Since then life has been full of the things that make the average life.  There have been plenty of ups and a good number of downs, times when I could sense God right next to me and times when I had to fight to keep the mere concept of Him alive in my head.  Through it all there has been this underlying current of a whisper I once heard in a dream, “I have something better for you.”  That statement has so many layers of meaning my mind quivers at the thought.

I spent time as an, if you will, “average” Catholic just attending Mass and raising my family and not getting any more involved than that.  It was a good life, a very good life, but it was a fight within myself to not do something more.  Never having been one to do anything halfway I took it as a personal challenge to keep in that middle one way or another.  I’d offered my very existence and was told that wasn’t what was desired of me; any pretensions to the contrary were to me only an effect of an ego still not quite sure of itself.  Yet there was that gnawing need to do something more; not something “different” as a replacement of what I had been doing, but a more that added to it.

Then my son began school and the impropriety of my standing on the sidelines wondering about the state of the Church he was about to discover but never involving myself in any effort to make it better sprang on me in a way that was utterly unexpected.  At my wife’s behest I did an end-run around my complacency and signed up to work with the RCIA team at our parish.  Still being unable to do anything halfway I have spent the time ever since devouring books that I might begin to have a clue sufficient to teach those souls for whom I now held some responsibility at least something of use.

And yet, after some time even that was not satiating the do-more beast.  The battle was waged within me once more.  More than once I yelled to myself, “this is it, all that I have, there’s nothing more to give!”  I didn’t even convince myself but I was willing to have the argument none the less.

Two things happened in short succession that have started that whole gristmill churning again.  First, I happened across a copy of St. Dominic and the Rosary, a hagiography on St. Dominic targeted largely for children.  Strange though it may seem, it was like a giant battery was attached to my vocational battery.  Reading how St. Dominic confronted the heresy of his day and reconverted so many fallen-away Catholics was like an invitation written in time and placed directly in front of me.  Here was a man, simple of means, who set an example from which I simply could not tear myself.  The Dominican Order is, without a doubt, entirely intriguing to me; I do not consider it a coincidence that St. Catherine of Siena is the patron saint of my parish.
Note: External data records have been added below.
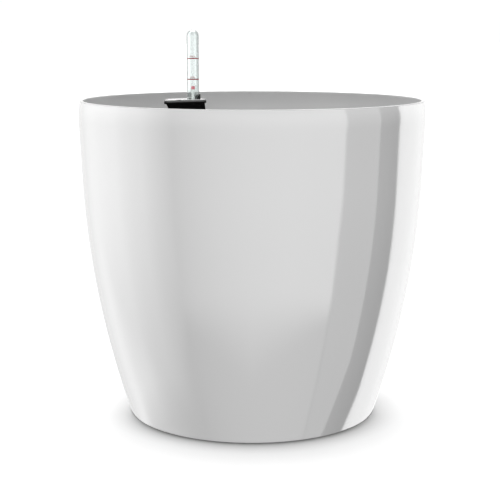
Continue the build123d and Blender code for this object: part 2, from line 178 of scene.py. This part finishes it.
def math_node(tree, operation, *values):
    node = tree.nodes.new("ShaderNodeMath")
    node.operation = operation
    for socket, value in zip(node.inputs, values):
        feed(tree, socket, value)
    return node.outputs[0]


def remap(tree, source, low, high, low_in=0.3, high_in=0.7, smooth=False):
    """A value taken from one range to another and held at its ends. The usual range suits a noise."""
    spread = tree.nodes.new("ShaderNodeMapRange")
    if smooth:
        spread.interpolation_type = "SMOOTHSTEP"
    feed(tree, spread.inputs["From Min"], low_in)
    feed(tree, spread.inputs["From Max"], high_in)
    feed(tree, spread.inputs["To Min"], low)
    feed(tree, spread.inputs["To Max"], high)
    feed(tree, spread.inputs["Value"], source)
    return spread.outputs["Result"]


def ramp_node(tree, source, stops):
    """A grey level that follows a value, from (value, level) stops."""
    ramp = tree.nodes.new("ShaderNodeValToRGB")
    elements = ramp.color_ramp.elements
    while len(elements) < len(stops):
        elements.new(0.5)
    for element, (position, level) in zip(elements, stops):
        element.position = position
        element.color = (level, level, level, 1)
    tree.links.new(source, ramp.inputs["Fac"])
    return ramp.outputs["Color"]


def tint(tree, source, first, second):
    """A colour that drifts between two others with a noise value."""
    ramp = tree.nodes.new("ShaderNodeValToRGB")
    ramp.color_ramp.elements[0].position = 0.3
    ramp.color_ramp.elements[1].position = 0.7
    ramp.color_ramp.elements[0].color = (*first, 1)
    ramp.color_ramp.elements[1].color = (*second, 1)
    tree.links.new(source, ramp.inputs["Fac"])
    return ramp.outputs["Color"]


def bump(tree, shader, height, strength, distance):
    """A bump on the shader's normal; the distance is in metres."""
    node = tree.nodes.new("ShaderNodeBump")
    node.inputs["Strength"].default_value = strength
    node.inputs["Distance"].default_value = distance
    tree.links.new(height, node.inputs["Height"])
    tree.links.new(node.outputs["Normal"], shader.inputs["Normal"])


def gloss_shell():
    """Sprayed gloss plastic: a faint orange peel under the lacquer and a slow drift in tone."""
    made, tree, shader, at = material(
        "shell_gloss", (0.78, 0.78, 0.78), 0.09, Coat_Weight=1.0, Coat_Roughness=0.02, Coat_IOR=1.5)
    drift = noise_node(tree, at, 4.0, 2.0)
    tree.links.new(tint(tree, drift.outputs["Fac"], (0.775, 0.775, 0.775), (0.79, 0.79, 0.79)),
                   shader.inputs["Base Color"])
    haze = noise_node(tree, at, 55.0, 4.0)
    tree.links.new(remap(tree, haze.outputs["Fac"], 0.07, 0.11), shader.inputs["Roughness"])
    peel = noise_node(tree, at, 420.0, 1.0)
    bump(tree, shader, peel.outputs["Fac"], 0.05, 0.00008)
    return made


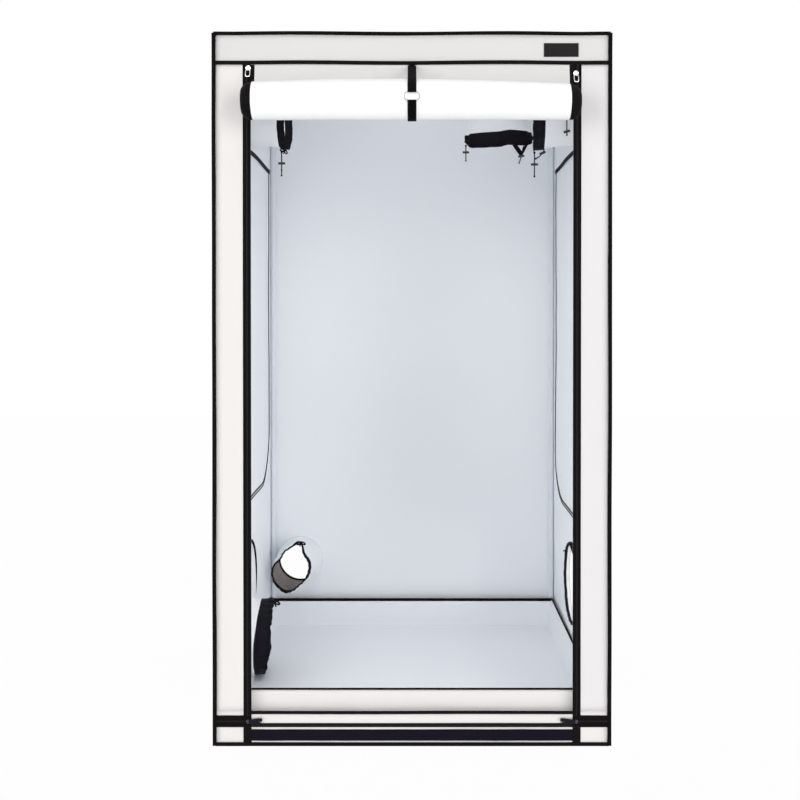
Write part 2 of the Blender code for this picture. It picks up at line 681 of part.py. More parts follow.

Then one day, in so many words and at least to me completely out of the blue, my wife asked me if I’d ever considered becoming a Deacon.  All these pretensions about living a simple average life were being smashed to kindling at a rapid pace.  My mind raced to find excuses – “I’m too young, they’d never accept me”; “maybe when the kids are out of school”; “I’d just never be any good at any of it” – yes, the usual suspects.  If my wife, who knows me better than anyone in this world, thinks I might have that calling …  My head continues to spin.

I have never, ever, been one to like to step foot in a situation I did not fully understand from the beginning.  Yet I find myself surrounded of late by reminders that Christ calls us to faith not proof, trust not pre-made decisions.  Am I being asked to ask the Church to serve in a special way once again?  What will happen if She says no?  What will happen if She says yes?  Trust.  Faith.

So, at the end of this entirely-too-long post I only hope you have some small understanding of why I’ve been so lax in posting of late.  With our RCIA classes having just started up again and my heart, mind and soul slowly working through this series of questions I’m sure I’ll have plenty about which to post.  I only hope it isn’t as dizzying for you the reader as it has been for me.  Thy Will be done, Lord.

{ 2 comments… add one }
  • keith September 30, 2009, 8:08 am

    I will be sure to continue to include you in my prayers. As someone who is still in discernment, I know that this is a difficult and somewhat confusing time. You can throw away all the “I’m not worthy” and “I’m not good enough” arguments, however, because you’re not. No one is. Since no one is, if those were valid arguments, we’d have no clergy. So, put those out of your head.